Set exercise: Assemble all lines in which the string "before" appears.

Given information:
^^^^^^^^
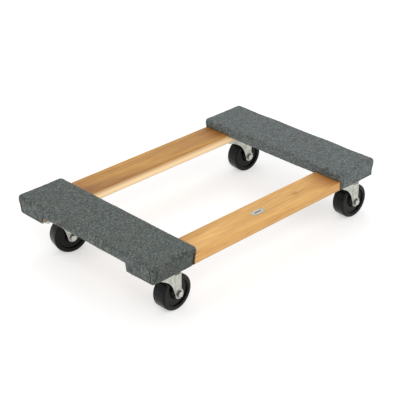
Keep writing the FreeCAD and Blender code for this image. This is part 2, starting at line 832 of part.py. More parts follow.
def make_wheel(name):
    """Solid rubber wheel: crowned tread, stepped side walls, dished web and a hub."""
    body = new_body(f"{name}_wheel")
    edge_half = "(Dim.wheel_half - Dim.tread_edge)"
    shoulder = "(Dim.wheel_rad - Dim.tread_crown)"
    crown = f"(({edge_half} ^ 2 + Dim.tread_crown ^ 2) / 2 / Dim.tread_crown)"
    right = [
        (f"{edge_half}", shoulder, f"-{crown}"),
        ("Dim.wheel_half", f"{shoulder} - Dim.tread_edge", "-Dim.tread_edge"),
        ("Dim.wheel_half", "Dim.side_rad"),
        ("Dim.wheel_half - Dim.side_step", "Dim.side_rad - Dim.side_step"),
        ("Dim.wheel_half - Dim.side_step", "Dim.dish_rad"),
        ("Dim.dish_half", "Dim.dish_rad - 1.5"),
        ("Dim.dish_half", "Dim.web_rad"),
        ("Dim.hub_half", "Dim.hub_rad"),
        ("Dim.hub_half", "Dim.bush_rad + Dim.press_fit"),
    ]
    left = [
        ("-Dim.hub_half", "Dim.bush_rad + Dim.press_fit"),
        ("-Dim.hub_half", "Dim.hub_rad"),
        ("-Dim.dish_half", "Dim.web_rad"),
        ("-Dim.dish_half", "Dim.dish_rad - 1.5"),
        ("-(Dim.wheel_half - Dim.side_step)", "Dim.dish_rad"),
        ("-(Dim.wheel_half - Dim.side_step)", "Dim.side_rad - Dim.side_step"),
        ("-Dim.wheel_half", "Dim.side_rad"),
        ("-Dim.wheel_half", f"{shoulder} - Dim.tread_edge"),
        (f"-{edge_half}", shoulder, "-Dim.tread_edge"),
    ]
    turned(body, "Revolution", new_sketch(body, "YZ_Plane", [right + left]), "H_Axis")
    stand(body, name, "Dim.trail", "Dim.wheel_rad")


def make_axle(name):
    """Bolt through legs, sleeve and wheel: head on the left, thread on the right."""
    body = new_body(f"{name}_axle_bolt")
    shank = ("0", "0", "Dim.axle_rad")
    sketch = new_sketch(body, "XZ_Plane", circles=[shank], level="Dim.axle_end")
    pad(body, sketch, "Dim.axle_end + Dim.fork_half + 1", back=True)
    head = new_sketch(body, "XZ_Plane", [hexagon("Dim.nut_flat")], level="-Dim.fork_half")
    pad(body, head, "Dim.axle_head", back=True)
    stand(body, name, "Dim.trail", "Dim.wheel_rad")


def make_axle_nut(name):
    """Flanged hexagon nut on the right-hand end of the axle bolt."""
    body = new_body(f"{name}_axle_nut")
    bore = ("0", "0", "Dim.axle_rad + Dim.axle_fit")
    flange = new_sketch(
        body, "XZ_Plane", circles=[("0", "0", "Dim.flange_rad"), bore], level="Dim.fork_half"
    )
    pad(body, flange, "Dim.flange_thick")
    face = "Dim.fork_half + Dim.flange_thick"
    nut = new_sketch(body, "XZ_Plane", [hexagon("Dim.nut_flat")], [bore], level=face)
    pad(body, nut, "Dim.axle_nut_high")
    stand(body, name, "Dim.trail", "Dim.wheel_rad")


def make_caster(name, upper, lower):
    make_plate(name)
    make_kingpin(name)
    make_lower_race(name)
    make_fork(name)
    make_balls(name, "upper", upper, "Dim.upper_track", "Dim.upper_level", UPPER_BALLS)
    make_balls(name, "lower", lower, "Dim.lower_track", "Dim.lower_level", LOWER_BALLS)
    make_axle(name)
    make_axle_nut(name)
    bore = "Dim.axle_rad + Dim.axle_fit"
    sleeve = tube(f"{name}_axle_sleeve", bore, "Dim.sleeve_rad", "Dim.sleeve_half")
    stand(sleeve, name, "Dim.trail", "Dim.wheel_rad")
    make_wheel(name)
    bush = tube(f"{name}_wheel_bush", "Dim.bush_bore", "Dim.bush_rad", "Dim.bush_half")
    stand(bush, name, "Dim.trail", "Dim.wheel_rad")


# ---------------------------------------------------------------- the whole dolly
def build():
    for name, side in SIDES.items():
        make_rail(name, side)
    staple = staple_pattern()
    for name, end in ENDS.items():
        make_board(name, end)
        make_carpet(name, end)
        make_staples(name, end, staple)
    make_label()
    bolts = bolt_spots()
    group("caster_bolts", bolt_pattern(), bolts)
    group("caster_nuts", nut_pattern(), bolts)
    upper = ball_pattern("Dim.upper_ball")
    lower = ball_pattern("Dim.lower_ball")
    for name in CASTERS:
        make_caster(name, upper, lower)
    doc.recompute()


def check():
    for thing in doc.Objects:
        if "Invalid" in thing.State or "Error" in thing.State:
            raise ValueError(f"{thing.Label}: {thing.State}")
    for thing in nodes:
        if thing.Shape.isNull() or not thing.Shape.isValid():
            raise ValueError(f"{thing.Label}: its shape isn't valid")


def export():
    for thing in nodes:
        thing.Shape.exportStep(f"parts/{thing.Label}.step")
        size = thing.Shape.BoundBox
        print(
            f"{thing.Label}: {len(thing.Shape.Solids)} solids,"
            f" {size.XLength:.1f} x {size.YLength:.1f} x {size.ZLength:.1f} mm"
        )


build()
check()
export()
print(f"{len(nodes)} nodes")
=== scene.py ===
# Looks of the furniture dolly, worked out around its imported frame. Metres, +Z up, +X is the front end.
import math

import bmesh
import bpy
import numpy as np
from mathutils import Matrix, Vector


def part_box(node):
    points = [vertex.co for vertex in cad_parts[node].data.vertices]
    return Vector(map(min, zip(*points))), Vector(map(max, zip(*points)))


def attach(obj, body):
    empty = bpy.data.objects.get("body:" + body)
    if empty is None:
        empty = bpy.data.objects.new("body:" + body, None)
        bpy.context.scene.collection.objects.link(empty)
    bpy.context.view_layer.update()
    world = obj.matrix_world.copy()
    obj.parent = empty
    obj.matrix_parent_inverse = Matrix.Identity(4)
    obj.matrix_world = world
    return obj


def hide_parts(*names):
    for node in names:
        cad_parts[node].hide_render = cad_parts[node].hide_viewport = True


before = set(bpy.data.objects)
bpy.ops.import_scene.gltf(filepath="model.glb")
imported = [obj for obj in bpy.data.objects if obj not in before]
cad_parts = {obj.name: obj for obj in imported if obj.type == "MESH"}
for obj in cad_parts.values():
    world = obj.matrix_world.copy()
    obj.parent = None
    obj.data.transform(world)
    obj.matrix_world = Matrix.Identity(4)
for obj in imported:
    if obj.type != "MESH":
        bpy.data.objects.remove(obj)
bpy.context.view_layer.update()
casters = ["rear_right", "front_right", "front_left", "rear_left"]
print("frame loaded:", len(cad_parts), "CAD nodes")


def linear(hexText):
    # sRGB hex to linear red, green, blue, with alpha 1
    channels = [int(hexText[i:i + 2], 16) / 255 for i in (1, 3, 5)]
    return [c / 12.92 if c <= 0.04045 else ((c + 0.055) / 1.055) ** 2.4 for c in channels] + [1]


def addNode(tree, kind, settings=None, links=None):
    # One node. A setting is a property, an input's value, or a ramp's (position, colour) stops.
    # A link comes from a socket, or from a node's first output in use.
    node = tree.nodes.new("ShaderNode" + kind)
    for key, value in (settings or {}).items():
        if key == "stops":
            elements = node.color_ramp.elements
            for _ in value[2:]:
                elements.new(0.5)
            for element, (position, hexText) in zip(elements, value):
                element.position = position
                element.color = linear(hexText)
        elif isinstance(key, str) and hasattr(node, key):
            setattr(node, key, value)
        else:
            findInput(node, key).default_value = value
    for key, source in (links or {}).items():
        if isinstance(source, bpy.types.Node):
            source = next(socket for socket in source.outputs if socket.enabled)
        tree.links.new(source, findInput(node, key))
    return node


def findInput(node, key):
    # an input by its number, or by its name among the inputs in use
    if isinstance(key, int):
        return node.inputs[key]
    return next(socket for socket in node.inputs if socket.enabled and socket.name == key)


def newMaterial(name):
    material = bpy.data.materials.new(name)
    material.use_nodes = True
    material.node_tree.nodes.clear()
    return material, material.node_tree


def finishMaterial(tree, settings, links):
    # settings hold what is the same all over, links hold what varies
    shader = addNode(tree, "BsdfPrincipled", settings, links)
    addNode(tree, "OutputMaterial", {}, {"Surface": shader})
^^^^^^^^
Reply to the task:
before = set(bpy.data.objects)
imported = [obj for obj in bpy.data.objects if obj not in before]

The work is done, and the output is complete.